The invention describes a method of obtaining
a composition with universal neutralizing action, intended
for urgent decontamination of human skin, animal fur,
clothes, equipment and premises, contaminated with
organophosphorus nerve agents (VX, GB and GD) or
sulfuric vesicants (НD). The mentioned toxicants can be
used as part of chemical warfare (CW), industrially used
pesticides or pharmacological components.
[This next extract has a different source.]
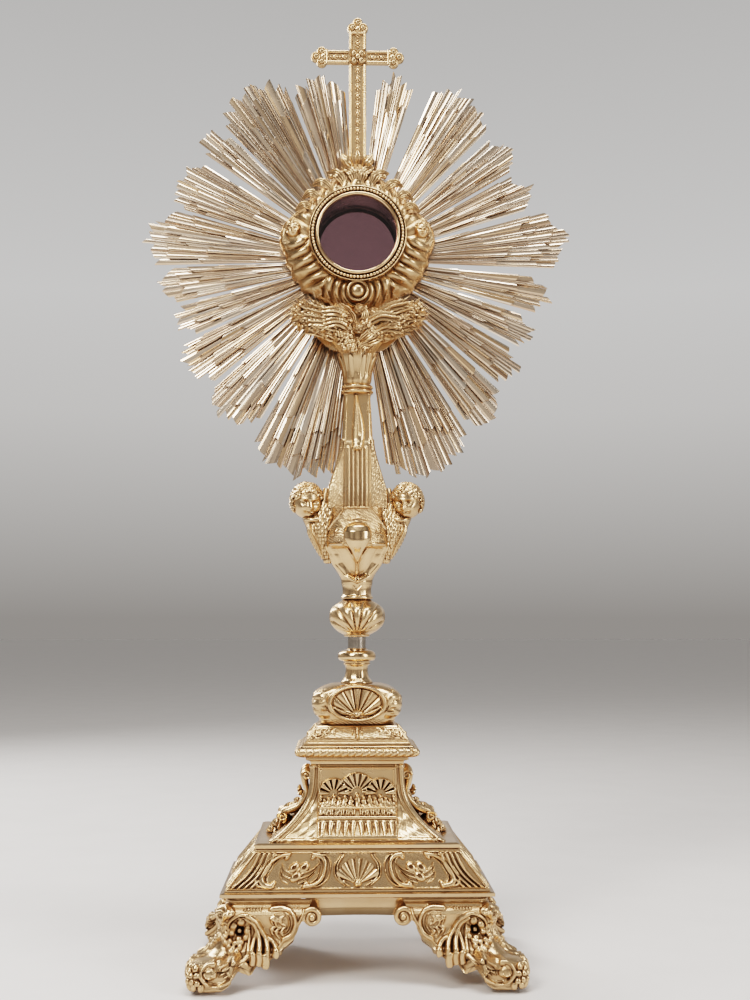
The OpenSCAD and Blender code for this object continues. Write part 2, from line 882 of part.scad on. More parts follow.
// Case tube: clamping flange, door rim, hinge and latch lugs, seat rails for the holder
module luna_tube()
    color("gainsboro")
        difference() {
            union() {
                window_ring(tube_r, bore_r, tube_front, tube_back);
                window_ring(38, bore_r, ring_back, ring_back + 2);
                window_ring(36, bore_r, tube_back - 4, tube_back);
                translate([33.6, tube_back - 4, window_z - 12.3])
                    cube([hinge_x + 2.7 - 33.6, 4, 6]);
                translate([33.6, tube_back - 4, window_z + 6.3])
                    cube([hinge_x + 2.7 - 33.6, 4, 6]);
                for (z = [-12.3, 6.3])
                    translate([hinge_x - 2.7, tube_back - 0.5, window_z + z])
                        cube([5.4, hinge_y - tube_back + 0.5, 6]);
                for (z = [-12.3, 6.3])
                    translate([hinge_x, hinge_y, window_z + z])
                        cylinder(h = 6, r = 2.7, $fn = 24);
                translate([button_x - 4, tube_back - 4, window_z - 4])
                    cube([10, 4, 8]);
                y_rod(button_x, window_z, 4, tube_back - 4, door_back + 0.2);
                for (x = [-7, 3])
                    translate([x, tube_front + 4, window_z - bore_r - 0.6])
                        cube([4, tube_depth - 7, 2.8]);
            }
            y_rod(button_x, window_z, button_screw_r + 0.03, tube_back - 2, door_back + 2);
            translate([hinge_x, hinge_y, window_z - 13])
                cylinder(h = 26, r = pin_r + 0.03, $fn = 24);
        }

// Turned front ring with a skirt over the tube
module front_bezel()
    color("gold")
        translate([0, 0, window_z])
            rotate([90, 0, 0])
                rotate_extrude($fn = 72)
                    polygon([[sight_radius, 22], [sight_radius, 23.2], [31.8, 24.6],
                             [32.8, 24.2], [33.8, 25.6], [35.6, 25.6], [36.7, 24.2],
                             [36.7, 16], [tube_r + 0.1, 16], [tube_r + 0.1, 22]]);

module front_glass()
    color("lightcyan", 0.35)
        window_ring(tube_r - 0.1, 0, tube_front - glass_thick, tube_front);

// ---------------------------------------------------------------- rear door

module door_frame()
    color("gainsboro")
        difference() {
            union() {
                window_ring(36, 29.5, door_front, door_back);
                translate([33.4, door_front + 0.6, window_z - 6])
                    cube([hinge_x - 33.4, 2.6, 12]);
                translate([hinge_x, hinge_y, window_z - 6])
                    cylinder(h = 12, r = 2.7, $fn = 24);
                y_rod(-38 * sin(50), window_z - 38 * cos(50), 3.4, door_front, door_back);
            }
            window_ring(31.9, 0, door_front - 1, door_front + glass_thick + 0.2);
            translate([hinge_x, hinge_y, window_z - 7])
                cylinder(h = 14, r = pin_r + 0.06, $fn = 24);
        }

module rear_glass()
    color("lightcyan", 0.35)
        window_ring(31.7, 0, door_front + 0.2, door_front + glass_thick + 0.2);

module hinge_pin()
    color("silver")
        translate([hinge_x, hinge_y, window_z]) {
            translate([0, 0, -12.8])
                cylinder(h = 25.6, r = pin_r, $fn = 24);
            for (z = [-13.7, 12.5])
                translate([0, 0, z])
                    cylinder(h = 1.2, r = 2.3, $fn = 24);
        }

// Turn button that swings over the edge of the closed door
module turn_button()
    color("gainsboro")
        plate(door_back + 0.5, door_back + 2.5)
            translate([button_x, window_z])
                difference() {
                    union() {
                        circle(4, $fn = 24);
                        translate([-2.6, -12])
                            square([5.2, 12]);
                    }
                    circle(button_screw_r + 0.06, $fn = 24);
                }

module button_screw()
    color("silver") {
        y_rod(button_x, window_z, button_screw_r, tube_back - 1.5, door_back + 3);
        y_rod(button_x, window_z, 2.9, door_back + 2.7, door_back + 4.2);
    }

// ---------------------------------------------------------------- cross

bar = cross_bar / 2;
arm_z = cross_z + cross_height - 32;
top_z = cross_z + cross_height;

// Three-lobed bud at the end of a limb that points up
module bud()
    union() {
        translate([0, -4.1])
            circle(4.1, $fn = 24);
        for (s = [-1, 1])
            translate([s * 4.1, -8.4])
                circle(4.1, $fn = 24);
    }

module cross_outline()
    union() {
        translate([-bar, cross_z + 2])
            square([2 * bar, cross_height - 10]);
        translate([-cross_span / 2 + 6, arm_z - 5.2])
            square([cross_span - 12, 10.4]);
        translate([0, top_z])
            bud();
        for (s = [-1, 1])
            translate([s * cross_span / 2, arm_z])
                rotate(-90 * s)
                    bud();
    }

module cross()
    color("gold")
        difference() {
            union() {
                plate(-1.2, cross_back)
                    cross_outline();
                plate(-4, cross_back)
                    polygon([[-16, cross_z + 8], [-11, cross_z + 2], [0, cross_z + 0.4],
                             [11, cross_z + 2], [16, cross_z + 8], [10, cross_z + 7.4],
                             [bar, cross_z + 14], [-bar, cross_z + 14],
                             [-10, cross_z + 7.4]]);
                plate(-2.4, cross_back)
                    translate([0, arm_z])
                        rotate(45)
                            square(8.6, center = true);
                plate(2.2, ring_front)
                    translate([-3, window_z + 40])
                        square([6, 24]);
            }
            for (z = [[cross_z + 15, arm_z - cross_z - 22], [arm_z + 7, 13]])
                plate(-3, -0.2)
                    translate([-bar + 2, z[0]])
                        square([2 * bar - 4, z[1]]);
            for (s = [-1, 1])
                plate(-3, -0.2)
                    translate([s * 17.4 - 9.8, arm_z - 3.4])
                        square([19.6, 6.8]);
            y_rod(0, window_z + 46, 1.22, 0, 10, 8);
        }

// ---------------------------------------------------------------- nodes

foot_front_left();
foot_front_right();
foot_rear_left();
foot_rear_right();
foot_screws();
base_frame();
long_aprons();
side_aprons();
lower_panel();
middle_ledge();
body_shell();
plaques();
side_scrolls();
cornice();
cap_cover();
cap_dome();
cartouches();
flared_neck();
saucer();
spacer_tube();
shell_knop();
upper_neck();
urn_knot();
cherub_left();
cherub_right();
shaft();
collar_ring();
calyx();
tie_rod();
tie_washer();
tie_nut();
sheaf_left();
sheaf_right();
grape_cluster();
glory_ring();
rays_left_1();
rays_left_2();
rays_left_3();
rays_left_4();
rays_left_5();
rays_right_1();
rays_right_2();
rays_right_3();
rays_right_4();
rays_right_5();
rocaille_frame();
luna_tube();
front_bezel();
front_glass();
putto_left();
putto_right();
cross();
glory_rivets();
case_screws();
door_frame();
rear_glass();
hinge_pin();
turn_button();
button_screw();
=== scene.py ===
"""Looks of the monstrance: cast and chased ornament, cut rays, glass, gilt and silvered metal.

Lengths inside this script are millimetres; emit() turns them into metres.
"""
import math
import bmesh
import bpy
import numpy as np
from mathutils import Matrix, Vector


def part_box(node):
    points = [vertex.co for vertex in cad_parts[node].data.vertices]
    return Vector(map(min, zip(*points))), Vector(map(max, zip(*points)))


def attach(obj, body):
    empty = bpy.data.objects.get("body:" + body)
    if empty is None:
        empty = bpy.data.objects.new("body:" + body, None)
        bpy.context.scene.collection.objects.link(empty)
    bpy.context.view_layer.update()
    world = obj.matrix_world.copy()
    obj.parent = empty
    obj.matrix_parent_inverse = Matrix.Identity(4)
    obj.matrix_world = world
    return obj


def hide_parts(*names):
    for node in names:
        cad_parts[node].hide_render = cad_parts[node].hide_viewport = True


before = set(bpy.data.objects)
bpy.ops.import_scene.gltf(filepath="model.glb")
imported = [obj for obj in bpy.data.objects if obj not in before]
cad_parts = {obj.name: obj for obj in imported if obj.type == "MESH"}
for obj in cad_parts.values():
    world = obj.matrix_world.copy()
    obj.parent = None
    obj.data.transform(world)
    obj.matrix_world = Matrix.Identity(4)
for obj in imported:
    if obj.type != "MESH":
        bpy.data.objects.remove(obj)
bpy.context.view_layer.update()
rng = np.random.default_rng(7)

# ------------------------------------------------------------------ frame sizes

def box(node):
    """Lowest and highest corner of a CAD node in millimetres."""
    low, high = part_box(node)
    return np.array(low) * 1000, np.array(high) * 1000

def level(node):
    """Bottom and top of a CAD node."""
    low, high = box(node)
    return low[2], high[2]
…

Decontamination composition according to the invention is
produced and supplied as a dry mixture of active
ingredients that should be mixed with water before use.
The mixture consists of a peroxosolvate (hydrogen
peroxide – urea, a nucleophilic oxidizing agent), an
activator (either ammonium bicarbonate or boric acid), a
cationic surfactant (for micelle formation) and sodium
hydroxide (for рН regulation). The proposed
decontamination composition provides 99% degradation
of diethyl 4-nitrophenyl phosphate (paraoxon, used as a
nerve agent simulant) by nucleophilic mechanism in 30
seconds. The time it takes for the same composition to
provide 99% oxidation of methyl phenyl sulfide (used as a
vesicant CW agent simulant) is up to 30 minutes.
Mentioned chemical processes can be accelerated
significantly by adjusting decontamination system рН
levels: at рН˃10 the rate of nucleophilic substitution
increases, while at рН<10 oxidation reactions accelerate.
Keywords :
Chemical Warfare Agent; Detoxification; Hydrogen Peroxide; Paraoxon; Methylphenyl Sulfide; Oxidation; Nucleophilic Substitution.